What would have happened if Adam didn't bite the apple?

according to the Bible, sin entered the world when ADAM ate the apple. If Adam didn’t bite the apple, would sin still have entered since it was only Eve who bit? How would that work, since Eve knew good from evil, but Adam didn’t?

It would have been a man’s world. Man would be able to do whatever he wanted without consequences and women would be subjugated and forced to wear clothes that did not expose them sexually. Pretty much the same as humanity lived until about 100 years ago.

Lilith…er Eve would have been kicked out of the garden of Eden and God would have made Adam another companion.

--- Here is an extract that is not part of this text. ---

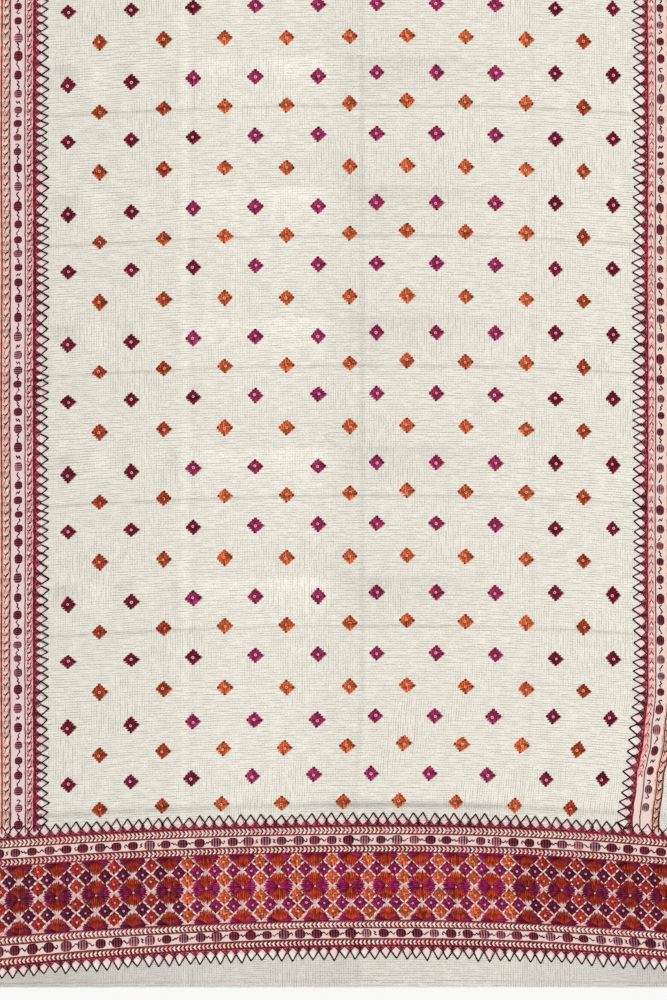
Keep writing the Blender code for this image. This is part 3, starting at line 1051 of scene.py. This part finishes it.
def sewFlower(bundle, place, u, draw):
    share = outerShare(u, flower["outer"]) + draw.uniform(-0.25, 0.25)
    angles = np.linspace(0, 2 * math.pi, flower["rays"], endpoint=False)
    middle, half = flower["middle"], flower["petalHalf"]
    sewFan(bundle, place, u, middle, angles, flower["wide"] * 0.95, flower["tall"] * 0.95, share, draw)
    for way in fourWays:
        long = flower["tall"] if way["dye"] == "orange" else flower["wide"]
        sewPetal(bundle, place, u, middle, way, share, long, half, 0.95, draw)


# Half a flower grows from each edge of the band: one orange petal and two low magenta ones
def sewHalfFlower(bundle, place, u, base, up, draw):
    share = outerShare(u, flower["outer"]) + draw.uniform(-0.25, 0.25)
    angles = np.linspace(0.05, math.pi - 0.05, flower["edgeRays"]) * up
    sewFan(bundle, place, u, base, angles, flower["edgeWide"] * 0.9, flower["edgeTall"] * 0.8, share, draw)
    way = {"toward": ((0, up), (1, 0)), "dye": "orange"}
    sewPetal(bundle, place, u, base, way, share, flower["edgeTall"], flower["petalHalf"] * 0.86, 0.5, draw)
    for side in (1, -1):
        for j in range(flower["edgeStitches"]):
            high = (j + 0.5) / flower["edgeStitches"]
            at = base + up * high * flower["edgeClimb"]
            outer = flower["edgeWide"] * (1 - flower["taper"] * high**1.2) * draw.uniform(0.90, 1.08)
            colour = blendDye(flower["magenta"], flower["magentaOuter"], share + 0.3) * 0.85
            shade = flossShade(colour, draw)
            start = place(u + side * (flower["edgeInner"] + flower["edgeSpread"] * high), at)
            end = place(u + side * outer, at + up * flower["edgeLift"])
            add(bundle, "ray", start, end, flower["edgeThick"], shade, rise=flower["rise"] * 0.9)


# Pale stitches between two corners of a diamond, each a little off the line
def sewLattice(bundle, place, u, across, draw):
    wide, tall = diamond["wide"] * lattice["out"], diamond["tall"] * lattice["out"]
    corners = [(wide, 0), (0, tall), (-wide, 0), (0, -tall)]
    for a, b in zip(corners, corners[1:] + corners[:1]):
        for part in range(2):
            spots = []
            for t in (part / 2 + 0.05, part / 2 + 0.48):
                jog = draw.uniform(-lattice["jog"], lattice["jog"])
                along = u + a[0] + (b[0] - a[0]) * t + jog
                spots.append(place(along, across + a[1] + (b[1] - a[1]) * t - jog))
            pale = dye(lattice["colour"]) * draw.uniform(0.86, 1.04)
            add(bundle, "stitch", *spots, lattice["wide"], pale, rise=lattice["rise"])


def sewDiamond(bundle, place, u, across, name, draw):
    share = outerShare(u, flower["outer"]) + draw.uniform(-0.2, 0.2)
    colour = blendDye(diamond[name], diamond[name + "Outer"], share)
    size = draw.uniform(0.94, 1.04)
    wide, tall = diamond["wide"] * size, diamond["tall"] * size
    tip = dye(diamond["tip"]) if draw.uniform() < 0.5 else colour * 0.7
    sewLozenge(bundle, place, u, across, wide, tall, diamond, colour, tip, draw)
    sewLattice(bundle, place, u, across, draw)


def sewFlowerBand(end, place, draw):
    flowers, diamonds, spots = newBundle(stripWall), newBundle(stripWall), []
    low, high = stripPieces["flower_band"]["fromHem"]
    for i in range(-flower["eachSide"], flower["eachSide"] + 1):
        u = flowerPlace(i)
        sewFlower(flowers, place, u, draw)
        sewHalfFlower(flowers, place, u, low + 0.0008, 1, draw)
        sewHalfFlower(flowers, place, u, high - 0.0008, -1, draw)
        spots.append(place(min(u, clipHalf - 0.004), flower["middle"]))
    for i in range(-flower["eachSide"] - 1, flower["eachSide"] + 1):
        for spot in diamondPlaces:
            u = flowerPlace(i + spot["share"])
            across = flower["middle"] + spot["across"]
            if abs(u) + diamond["wide"] <= bandHalf:
                sewDiamond(diamonds, place, u, across, spot["dye"], draw)
                spots.append(place(u, across))
    sewBundle(end + "_flowers", flowers, satinFinish)
    sewBundle(end + "_diamonds", diamonds, satinFinish)
    lift = stripWall + sequin["bandLift"]
    sewSequins(end + "_band_sequins", spots, sequin["bandRadius"], lift, sequin["bandGlint"], 33)


stem = {"pitch": 0.0090, "overlap": 1.17, "rise": 0.0008, "swayPitch": 0.021}


# A line of overlapping slanted stitches along a band
def sewLine(bundle, place, low, high, across, wide, code, draw, sway=0.0):
    count = max(1, round((high - low) / stem["pitch"]))
    step = (high - low) / count
    drift = drifting(draw, low, high, 0.035)
    for i in range(count):
        a = low + step * i
        b = min(high, a + step * stem["overlap"])
        shade = dye(code) * (0.72 + 0.5 * drift(a)) * draw.uniform(0.85, 1.15)
        ends = []
        for t in (a, b):
            off = sway * math.sin(2 * math.pi * t / stem["swayPitch"]) + draw.uniform(-0.15, 0.15) * wide
            ends.append(place(t, across + off))
        add(bundle, "run", *ends, wide, shade, rise=stem["rise"])


chevron = {
    "pitch": 0.0059,
    "reach": 0.0021,
    "pale": ("#fbd3b8", "#fdb8b2", "#ffebe4"),
    "paleWide": 0.0034,
    "dark": ("#4a0707", "#861d1b"),
    "darkWide": 0.0024,
    "rail": "#a0343a",
    "railWide": 0.0012,
}
chevronBands = table(
    "low high points heavy",
    (0.2150, 0.2252, 1, 1.00), (0.1896, 0.1984, 1, 1.10), (0.0838, 0.0930, -1, 0.90),
    (0.0594, 0.0676, -1, 1.15),
)


# Pale floss in slanting pairs with a heavy dark stroke between, apex to one side
def sewEndChevrons(bundle, place, draw):
    for band in chevronBands:
        middle = (band["low"] + band["high"]) / 2
        half = (band["high"] - band["low"]) / 2
        drift = drifting(draw, -bandHalf, bandHalf, 0.05)
        count = int(bandHalf / chevron["pitch"])
        for i in range(-count, count):
            u = (i + 0.5) * chevron["pitch"]
            base = chevron["pale"][0] if drift(u) > 0.5 else chevron["pale"][1]
            pale = blendDye(base, chevron["pale"][2], draw.uniform(0, 0.9))
            dark = blendDye(*chevron["dark"], draw.uniform(0, 0.9) ** 1.5)
            strokes = ((0, chevron["paleWide"], pale, 0.0006), (0.5, chevron["darkWide"], dark, 0.0010))
            for side in (1, -1):
                for offset, wide, colour, rise in strokes:
                    heavy = band["heavy"] * draw.uniform(0.75, 1.2) if offset else 1
                    at = u + offset * chevron["pitch"] + draw.uniform(-0.0004, 0.0004)
                    reach = band["points"] * chevron["reach"] * draw.uniform(0.75, 1.25)
                    a = (at - reach, middle + side * half * 0.84)
                    b = (at + reach, middle + draw.uniform(-0.16, 0.16) * half)
                    add(bundle, "stitch", place(*a), place(*b), wide * heavy, colour, rise=rise)
        for side in (1, -1):
            rail = middle + side * half * 0.92
            sewLine(bundle, place, -bandHalf, bandHalf, rail, chevron["railWide"], chevron["rail"], draw)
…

Au contraire, Adam would have stayed in the garden.

~Max

Not quite- the knowledge of sin and shame. ie. the difference between Good and Evil entered the world. Which is why they put on fig leaves.

God would have found some other way to achieve the desired outcome.

Wherefore, as by one man sin entered into the world
Romans 5:12

But what does Paul, author of most of the New Testament, know?

That or people who have written another “just so” story.

Nothing would be changed. I’m sure that his wife, Eve, had already tasted the apple and was just drawing Adam in so it could all be his fault if it went wrong.

remember I said Adam did NOT eat the apple, so why would he need to wear fig leaves?

Yes, that was your “what if” but your basis for the “what if” was incorrect.

Yeah. It’s a story that purports to explain “how we got here”; so it only works if the events of the story work as an “explanation” for how the world got to be the way it is as we know it.

It’s like asking “What would have happened if Pandora hadn’t opened the box?” If Pandora hadn’t opened the box, then the world would presumably not be filled with all the ills it contained (unless they came from some other source, but that would render that particular story irrelevant). Since the world that we live in does include sickness and death and hardship and etc., the story would no longer work as an explanation (even a mythological or metaphorical or purely fictional one) of how our world got to be the way it is.

In essence, Sin was already here - we just didn’t know better.

Yep. More or less.

Because Eve would be embarrassed. And Adam explicitly would not be happy being alone. So unless we surmise that God would make Adam a new helpmate and send out Eve on her own, it still seems like they leave the garden.

Women would just smarter than man, while man would be more innocent yet dumber. And maybe Jesus would be a woman.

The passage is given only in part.